I got fact checked. According to Nadezhnuiy Novestiya (ie, Trusted News Initiative) founding member Reuters, the graph I presented yesterday is flawed. They call their piece a six minute read, though making sense of it would take much longer. Their primary excuse is that the average age of the vaccinated and unvaccinated populations were different.
Yeah, but a 2:1 difference? In my mind that would take a couple of decade average age difference. As they would say in the United Kingdom, not bloody likely, especially since by October 31 more than 75% of that tight little island had been vaccinated. Kids and all. There was not much place for that rascally bunch of unvaccinated rapscallions to hide.
Reuters made similar "fact check" claims for Denmark, rebutted here. With a sense of humor. Here's the accompanying cartoon.
Memory lapses are one of the characteristics of us as we get older. One of the reason that Joe Biden's handlers keep him away from the press as much as they can, is that he has them quite frequently.
As I wrote yesterday, mine seem to be a function of my general health and nutrition. As I recover from this winter crud I am weak, and I do not remember things as well as usual. Like Biden, I have developed tricks to overcome it. Today I wanted to write about Ray Kurzweil. His name should be at the tip of my tongue, but it was not. However, I remembered the title of his book, The Singularity Is Near. That was enough that I was able to find it quickly on the Internet. No problem.
I am fairly confident that in a week or so, when I'm back up to par, these memory lapses will be largely forgotten. I will revert to the ordinary lapses from which we all suffer. I'm sure I'll still give you mistakes like 2006 / 2016 to check.
On the health front, Anna came down with Covid despite her previous exposure. She had all of the vitamins. I gave her some ivermectin. Her daughter Sophia is getting better, as is Oksana. Zoriana is going crazy, bouncing off the walls and the other kids are doing fine.
Many of you have asked what I will do if the Russians invade. My reply has been that they wouldn't want to – they don't need to. Why on earth would they want to occupy a country full of 40 million restive Ukrainians? Russia has enough territory of its own. I offer this critique by Scott Ritter, the American analyst who has had pretty good insights into our conflicts in the Middle East.
The first point on which I agree is that the Biden administration does not have competent people running diplomacy in this part of the world. The same people were pretty much in charge in 2014, and it was a disaster. Same ones they have had in Syria and Afghanistan.

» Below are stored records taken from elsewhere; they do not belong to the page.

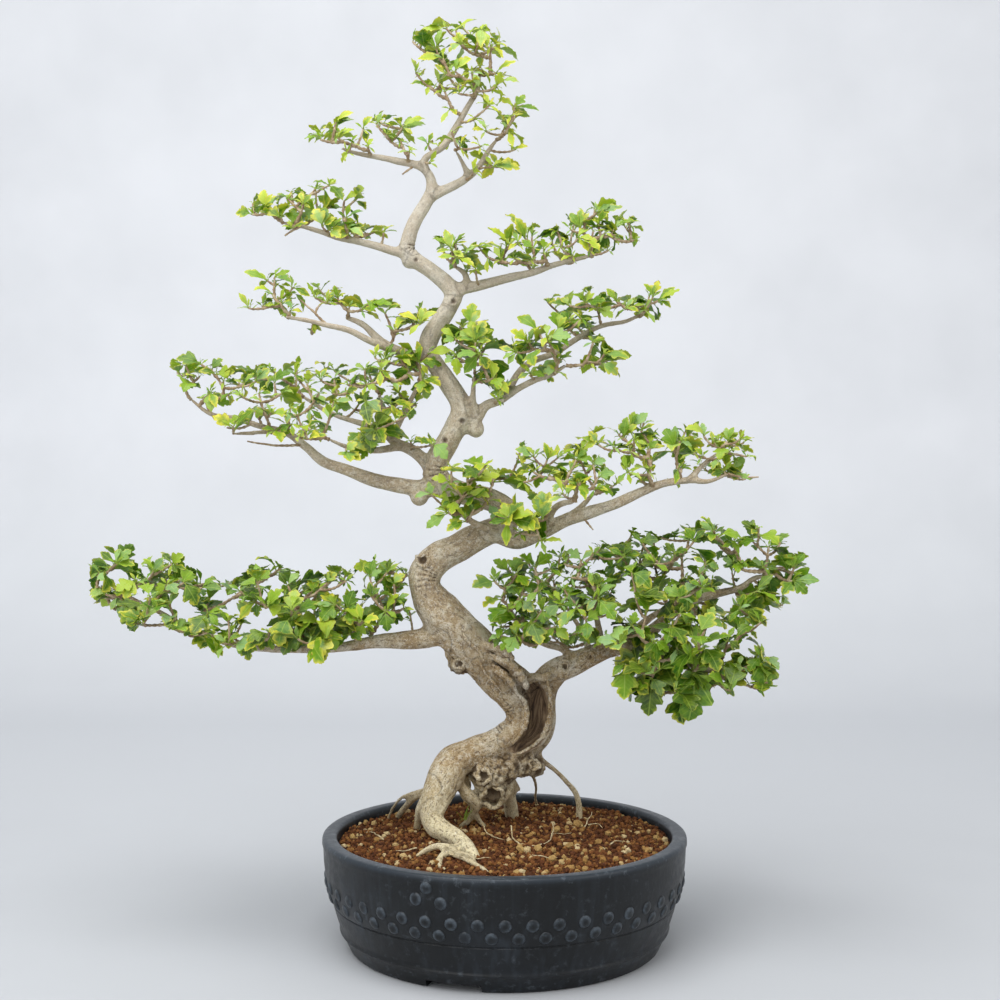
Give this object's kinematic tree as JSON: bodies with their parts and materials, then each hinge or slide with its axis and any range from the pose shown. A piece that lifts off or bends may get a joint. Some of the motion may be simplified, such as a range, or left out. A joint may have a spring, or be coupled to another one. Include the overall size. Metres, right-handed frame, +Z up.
{
  "type": "rose of sharon bonsai",
  "caption": "Informal upright flowering bonsai with a bent double trunk, stepped leafy branches and surface roots, in a round studded plastic drum pot with soil",
  "frame": {"origin": "middle of the bounding box's base, on the surface that the pot stands on", "axes": "+Z up along the trunk, +X to the viewer's right along the long branches, -Y towards the viewer"},
  "size_m": [0.8548, 0.424, 1.0709],
  "materials": {
    "pot": "dark blue-grey moulded plastic with a flat lip, two rows of round studs and chalky scuffs",
    "soil": "loose red-brown clay granules with tan and cream bits",
    "wood": "pale grey-tan wrinkled bark, cream at the roots, dark in the hollow",
    "leaf": "thin matt green leaf blades with yellow-green margins and brown tips"
  },
  "bodies": {
    "root": {"pot": "pot", "soil": "soil", "trunk": "wood", "spray_leader_tip": "leaf", "spray_leader_left": "leaf", "spray_leader_right": "leaf", "spray_top_right": "leaf", "spray_top_front": "leaf", "spray_top_left_tip": "leaf", "spray_top_left_mid": "leaf", "spray_crown_left_tip": "leaf", "spray_crown_left_mid": "leaf", "spray_crown_shoot": "leaf", "spray_crown_right_near": "leaf", "spray_crown_right_mid": "leaf", "spray_crown_right_tip": "leaf", "spray_up_left_tip": "leaf", "spray_up_left_mid": "leaf", "spray_up_right_shoot": "leaf", "spray_up_right_near": "leaf", "spray_up_right_mid": "leaf", "spray_up_right_high": "leaf", "spray_up_right_tip": "leaf", "spray_left_tip": "leaf", "spray_left_low": "leaf", "spray_left_back": "leaf", "spray_left_front": "leaf", "spray_left_high": "leaf", "spray_left_inner": "leaf", "spray_left_under": "leaf", "spray_waist_front": "leaf", "spray_waist_rosette": "leaf", "spray_waist_near": "leaf", "spray_waist_stub": "leaf", "spray_waist_back": "leaf", "spray_waist_mid": "leaf", "spray_waist_outer": "leaf", "spray_waist_tip": "leaf", "spray_low_tip": "leaf", "spray_low_outer": "leaf", "spray_low_outer_front": "leaf", "spray_low_back": "leaf", "spray_low_front": "leaf", "spray_low_hanging": "leaf", "spray_low_inner_back": "leaf", "spray_low_inner_front": "leaf", "spray_low_near": "leaf", "spray_right_inner": "leaf", "spray_right_rear": "leaf", "spray_right_up": "leaf", "spray_right_back": "leaf", "spray_right_hanging": "leaf", "spray_right_hanging_outer": "leaf", "spray_right_front": "leaf", "spray_right_high": "leaf", "spray_right_far_back": "leaf", "spray_right_outer": "leaf", "spray_right_tip": "leaf", "spray_right_low_tip": "leaf"}
  },
  "joints": []
}
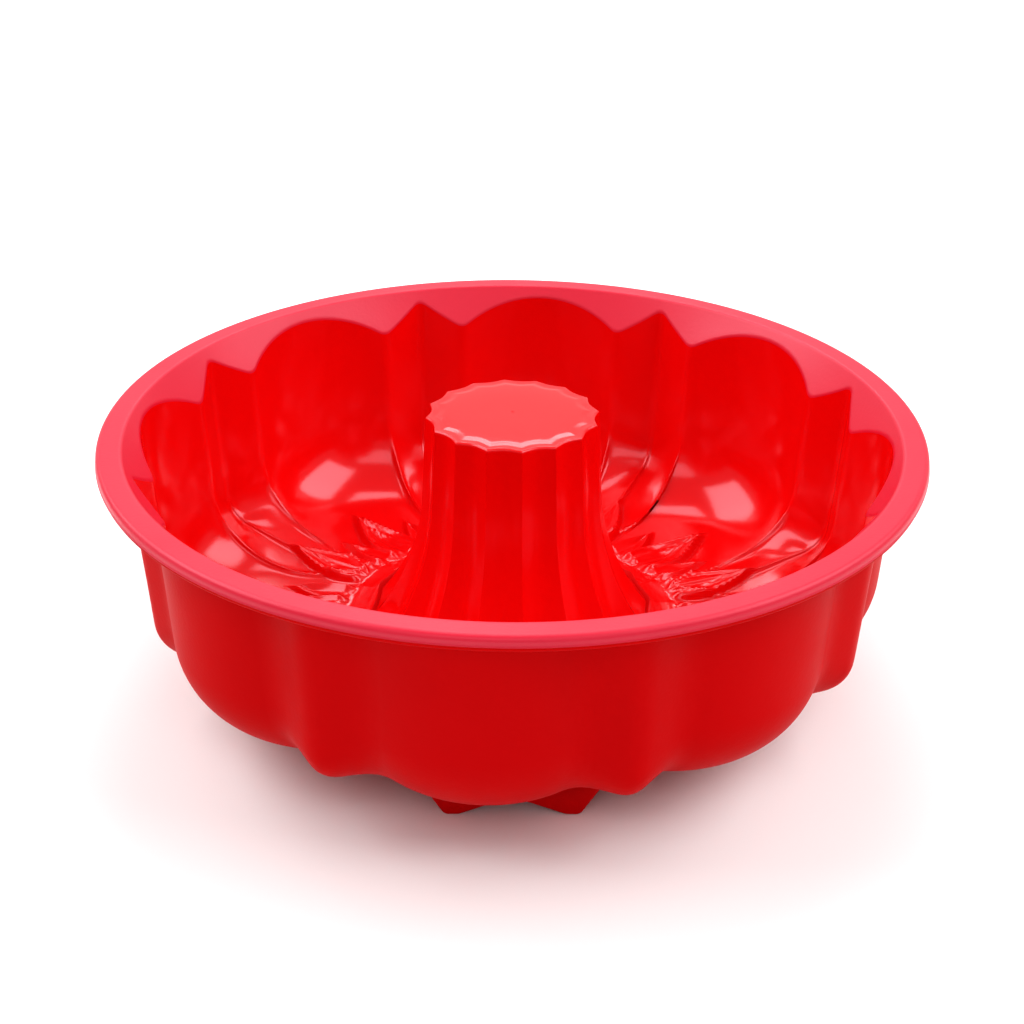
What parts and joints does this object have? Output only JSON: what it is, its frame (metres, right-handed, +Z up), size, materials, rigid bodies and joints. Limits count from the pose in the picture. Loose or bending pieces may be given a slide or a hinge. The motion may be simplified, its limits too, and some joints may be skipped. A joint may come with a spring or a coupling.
{
  "type": "bundt pan",
  "caption": "Red silicone ring-cake pan with alternating round and pointed petal walls, a thick flat rim, a closed fluted centre tube and small arched feet.",
  "frame": {"origin": "on the pan's axis, at the level of the feet that it stands on", "axes": "+Z up along the pan's axis, out of the open top; +X and +Y lie across the pan, -Y is the side seen in front"},
  "size_m": [0.24, 0.24, 0.0845],
  "materials": {
    "silicone": "saturated red moulded silicone, satin outside and glossy inside",
    "hoop_steel": "plain drawn steel wire, sealed inside the rim bead"
  },
  "bodies": {
    "root": {"rim": "silicone", "round_petal_1": "silicone", "round_petal_2": "silicone", "round_petal_3": "silicone", "round_petal_4": "silicone", "round_petal_5": "silicone", "round_petal_6": "silicone", "round_petal_7": "silicone", "round_petal_8": "silicone", "pointed_petal_1": "silicone", "pointed_petal_2": "silicone", "pointed_petal_3": "silicone", "pointed_petal_4": "silicone", "pointed_petal_5": "silicone", "pointed_petal_6": "silicone", "pointed_petal_7": "silicone", "pointed_petal_8": "silicone", "floor": "silicone", "centre_tube": "silicone", "tube_cap": "silicone", "foot_1": "silicone", "foot_2": "silicone", "foot_3": "silicone", "foot_4": "silicone", "rim_hoop": "hoop_steel"}
  },
  "joints": []
}
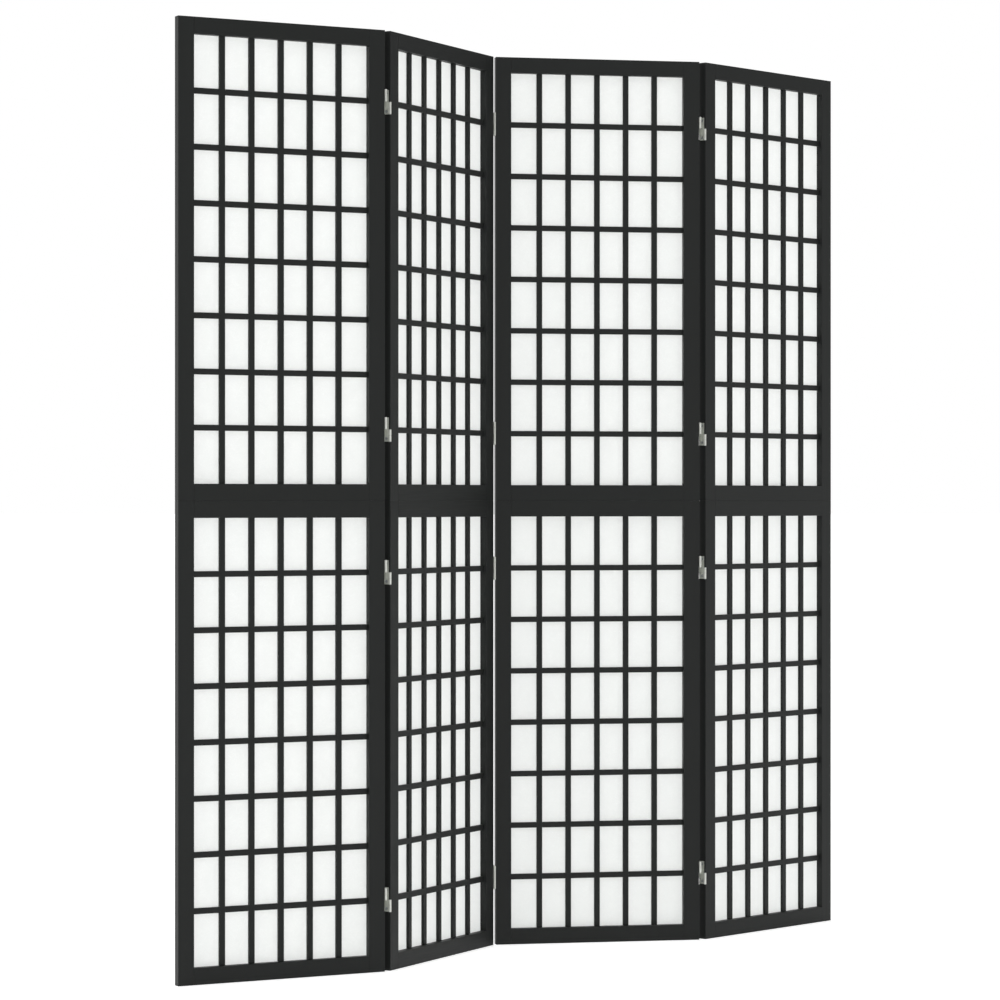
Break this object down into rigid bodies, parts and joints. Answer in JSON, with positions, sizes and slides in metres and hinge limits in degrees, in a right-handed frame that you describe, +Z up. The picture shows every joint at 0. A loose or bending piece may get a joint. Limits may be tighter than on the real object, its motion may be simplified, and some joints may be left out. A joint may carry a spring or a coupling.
{
  "type": "shoji folding screen",
  "caption": "Free-standing folding room divider of tall black lacquered lattice panels backed with white paper, standing in a zig-zag on pinned steel hinges.",
  "frame": {"origin": "on the floor, in the middle of the footprint of the screen as it stands", "axes": "+Z up along the stiles; +X from the left panel's outer corner to the right panel's, seen from the lattice side; -Y towards the viewer on the lattice side"},
  "size_m": [1.544, 0.2018, 1.7003],
  "materials": {
    "black_lacquer": "satin lacquer",
    "shoji_paper": "matte, lets light through",
    "hinge_steel": "satin"
  },
  "bodies": {
    "panel_1": {"panel_1_lower_left_stile": "black_lacquer", "panel_1_lower_right_stile": "black_lacquer", "panel_1_lower_rails_and_lattice": "black_lacquer", "panel_1_lower_paper": "shoji_paper", "panel_1_upper_left_stile": "black_lacquer", "panel_1_upper_right_stile": "black_lacquer", "panel_1_upper_rails_and_lattice": "black_lacquer", "panel_1_upper_paper": "shoji_paper", "fold_1_hinge_1_left": "hinge_steel", "fold_1_hinge_2_left": "hinge_steel", "fold_1_hinge_3_left": "hinge_steel", "fold_1_hinge_4_left": "hinge_steel"},
    "panel_2": {"panel_2_lower_left_stile": "black_lacquer", "panel_2_lower_right_stile": "black_lacquer", "panel_2_lower_rails_and_lattice": "black_lacquer", "panel_2_lower_paper": "shoji_paper", "panel_2_upper_left_stile": "black_lacquer", "panel_2_upper_right_stile": "black_lacquer", "panel_2_upper_rails_and_lattice": "black_lacquer", "panel_2_upper_paper": "shoji_paper", "fold_1_hinge_1_right": "hinge_steel", "fold_1_hinge_2_right": "hinge_steel", "fold_1_hinge_3_right": "hinge_steel", "fold_1_hinge_4_right": "hinge_steel", "fold_2_hinge_1_left": "hinge_steel", "fold_2_hinge_2_left": "hinge_steel", "fold_2_hinge_3_left": "hinge_steel", "fold_2_hinge_4_left": "hinge_steel"},
    "panel_3": {"panel_3_lower_left_stile": "black_lacquer", "panel_3_lower_right_stile": "black_lacquer", "panel_3_lower_rails_and_lattice": "black_lacquer", "panel_3_lower_paper": "shoji_paper", "panel_3_upper_left_stile": "black_lacquer", "panel_3_upper_right_stile": "black_lacquer", "panel_3_upper_rails_and_lattice": "black_lacquer", "panel_3_upper_paper": "shoji_paper", "fold_2_hinge_1_right": "hinge_steel", "fold_2_hinge_2_right": "hinge_steel", "fold_2_hinge_3_right": "hinge_steel", "fold_2_hinge_4_right": "hinge_steel", "fold_3_hinge_1_left": "hinge_steel", "fold_3_hinge_2_left": "hinge_steel", "fold_3_hinge_3_left": "hinge_steel", "fold_3_hinge_4_left": "hinge_steel"},
    "panel_4": {"panel_4_lower_left_stile": "black_lacquer", "panel_4_lower_right_stile": "black_lacquer", "panel_4_lower_rails_and_lattice": "black_lacquer", "panel_4_lower_paper": "shoji_paper", "panel_4_upper_left_stile": "black_lacquer", "panel_4_upper_right_stile": "black_lacquer", "panel_4_upper_rails_and_lattice": "black_lacquer", "panel_4_upper_paper": "shoji_paper", "fold_3_hinge_1_right": "hinge_steel", "fold_3_hinge_2_right": "hinge_steel", "fold_3_hinge_3_right": "hinge_steel", "fold_3_hinge_4_right": "hinge_steel"}
  },
  "joints": [
    {"name": "fold_1", "type": "hinge", "parent": "panel_2", "child": "panel_1", "pos_m": [-0.37206, -0.07479, 0], "axis": [0, 0, 1], "range_deg": [-143.3, 34.7]},
    {"name": "fold_2", "type": "hinge", "parent": "panel_2", "child": "panel_3", "pos_m": [0.00169, 0.08224, 0], "axis": [0, 0, 1], "range_deg": [-126.4, 51.6]},
    {"name": "fold_3", "type": "hinge", "parent": "panel_3", "child": "panel_4", "pos_m": [0.37284, -0.08085, 0], "axis": [0, 0, 1], "range_deg": [-36.5, 141.5]}
  ]
}
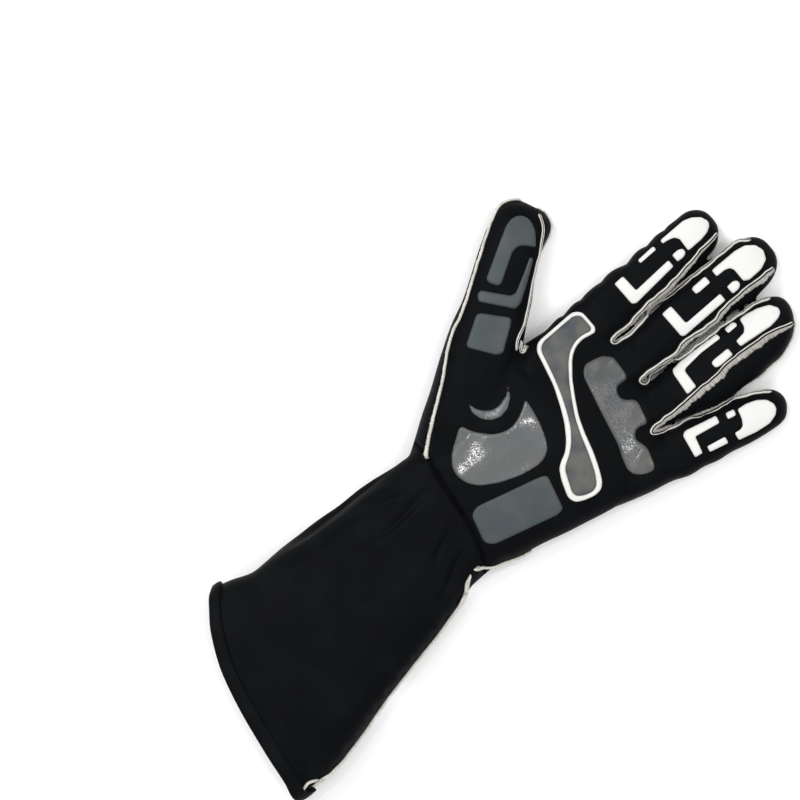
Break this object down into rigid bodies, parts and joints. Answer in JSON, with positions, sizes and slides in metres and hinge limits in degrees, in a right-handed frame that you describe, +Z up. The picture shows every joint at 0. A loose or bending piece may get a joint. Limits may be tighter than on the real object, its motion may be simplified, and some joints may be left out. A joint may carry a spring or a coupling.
{
  "type": "karting glove",
  "caption": "Left-hand karting glove with a long flared gauntlet, lying palm up, with outside seams and silicone palm grips.",
  "frame": {"origin": "on the resting plane under the middle of the wrist", "axes": "+Y along the glove towards the fingertips, +X towards the little finger, +Z up out of the palm"},
  "size_m": [0.1718, 0.3583, 0.0347],
  "materials": {
    "cloth": "black knitted fabric with white and grey printed bands on the back",
    "hem_cloth": "black bound edge",
    "seam_edge": "pale raw seam edge, sewn outside",
    "white_silicone": "white silicone print, satin",
    "grey_silicone": "grey silicone print, glossy"
  },
  "bodies": {
    "root": {"back_gauntlet_panel": "cloth", "back_panel": "cloth", "back_seam_cuff": "seam_edge", "back_seam_index_middle": "seam_edge", "back_seam_middle_ring": "seam_edge", "back_seam_ring_little": "seam_edge", "back_seam_thumb": "seam_edge", "bone_border_grip": "white_silicone", "bone_grip": "grey_silicone", "crescent_grip": "grey_silicone", "fourchette_index_middle": "cloth", "fourchette_middle_ring": "cloth", "fourchette_ring_little": "cloth", "gauntlet_panel": "cloth", "heel_grip": "grey_silicone", "hem_band": "hem_cloth", "index_bar_grip": "white_silicone", "index_bracket_grip": "white_silicone", "index_dot_grip": "white_silicone", "index_tip_grip": "white_silicone", "knuckle_grip": "grey_silicone", "little_bar_grip": "white_silicone", "little_bracket_grip": "white_silicone", "little_dot_grip": "white_silicone", "little_tip_grip": "white_silicone", "middle_bar_grip": "white_silicone", "middle_bracket_grip": "white_silicone", "middle_dot_grip": "white_silicone", "middle_tip_grip": "white_silicone", "palm_panel": "cloth", "ring_bar_grip": "white_silicone", "ring_bracket_grip": "white_silicone", "ring_dot_grip": "white_silicone", "ring_tip_grip": "white_silicone", "seam_cuff_edge": "seam_edge", "seam_hand_edge": "seam_edge", "seam_index_middle": "seam_edge", "seam_middle_ring": "seam_edge", "seam_ring_little": "seam_edge", "seam_thumb_inner": "seam_edge", "seam_thumb_outer": "seam_edge", "thenar_grip": "grey_silicone", "thumb_bracket_grip": "grey_silicone", "thumb_gusset": "cloth", "thumb_root_grip": "grey_silicone", "thumb_tip_grip": "grey_silicone"}
  },
  "joints": []
}
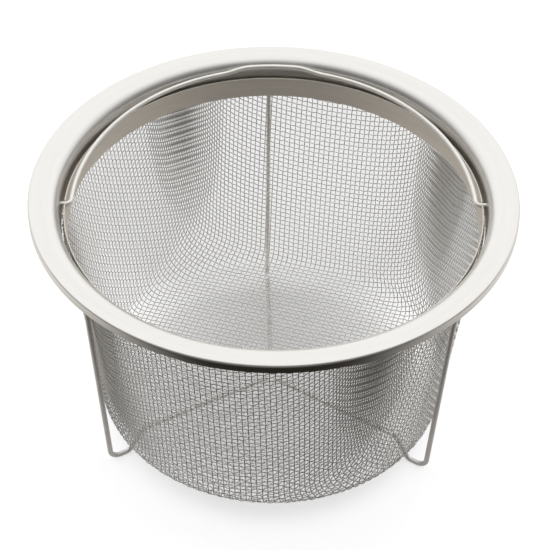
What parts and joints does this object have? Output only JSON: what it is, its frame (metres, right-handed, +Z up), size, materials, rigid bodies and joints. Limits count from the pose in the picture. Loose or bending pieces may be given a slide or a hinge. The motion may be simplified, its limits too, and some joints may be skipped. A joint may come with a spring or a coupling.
{
  "type": "wire mesh basket strainer",
  "caption": "Round drawn wire-mesh strainer basket with a flat rim flange, an inner clamp band, wire legs and a folding wire bail handle.",
  "frame": {"origin": "on the cup's axis, on the surface that the three feet stand on", "axes": "+Z up along the cup's axis, +Y towards the side where the folded bail lies, +X along the bail's pivots"},
  "size_m": [0.216, 0.216, 0.1335],
  "materials": {
    "satin_rim": "satin pressed stainless sheet",
    "band_steel": "plain rolled stainless strip",
    "wire_cloth": "plain-woven bright stainless wire",
    "leg_wire": "drawn stainless wire, slightly dull",
    "bail_wire": "bright drawn stainless wire"
  },
  "bodies": {
    "basket": {"rim_flange": "satin_rim", "clamp_band": "band_steel", "mesh_basket": "wire_cloth", "back_leg": "leg_wire", "left_leg": "leg_wire", "right_leg": "leg_wire"},
    "bail": {"bail_handle": "bail_wire"}
  },
  "joints": [
    {"name": "bail_fold", "type": "hinge", "parent": "basket", "child": "bail", "pos_m": [0, 0, 0.1241], "axis": [1, 0, 0], "range_deg": [0, 172]}
  ]
}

They have systematically purged the military of the kind of general who would provide honest assessments to the civilians in charge. Instead, they are quite wrapped up with gender and diversity issues. The American military is a shadow of its former self, and that even former self has not won a war since I was in diapers. It was a whole lot stronger, relatively speaking, when I was working in Vietnam. And still we lost. What is the source of our hubris? I cannot imagine.
I have said repeatedly that the 2008 war in Georgia is probably as good a precedent as any. Russia went in, destroyed Georgia's warmaking ability, significantly diminished NATO and the United States' credibility, and retreated to their own borders without much life lost on either side.
I think the same would happen here. They don't need anything from Ukraine except to be left alone. If we would do that, all would be well. But the US government has a hard time leaving anything alone. Back in the United States they do not leave peaceable, ordinary citizens, us descendants of the founders, alone, but rather attack us continually as deplorables of one sort or another. Free-floating anger and frustration sound familiar?
To cut to the chase, I think that a war here in Ukraine would be quick and decisive. The Russian armaments are sophisticated enough to avoid killing us civilians as they destroy Ukraine's warmaking ability. Russia can finally underscore Putin's point that he does not want to control Ukraine by squashing Ukraine's expensive US provided armaments and walking away from the carnage without picking up the pieces.
I certainly hope it doesn't come to that, and that the eastern flank NATO countries take a sober look at how fecklessly the US has abandoned its allies in Vietnam, Nicaragua and here and there in the Middle East. It does not make sense to spend their lives on our hegemony.
It would present the danger of escalation to nuclear war. Happily for us, Ukraine is not a nuclear power and hence not a nuclear target.
That's the sweetness and light from Lake WeBeGone, where the strong men have better stuff to do than fight wars on behalf of Foggy Bottom and the Pentagon, the good looking women don't want to give up their husbands and lovers to satisfy American fantasies, and the children don't need to grow up in the rubble and refuse that follows war.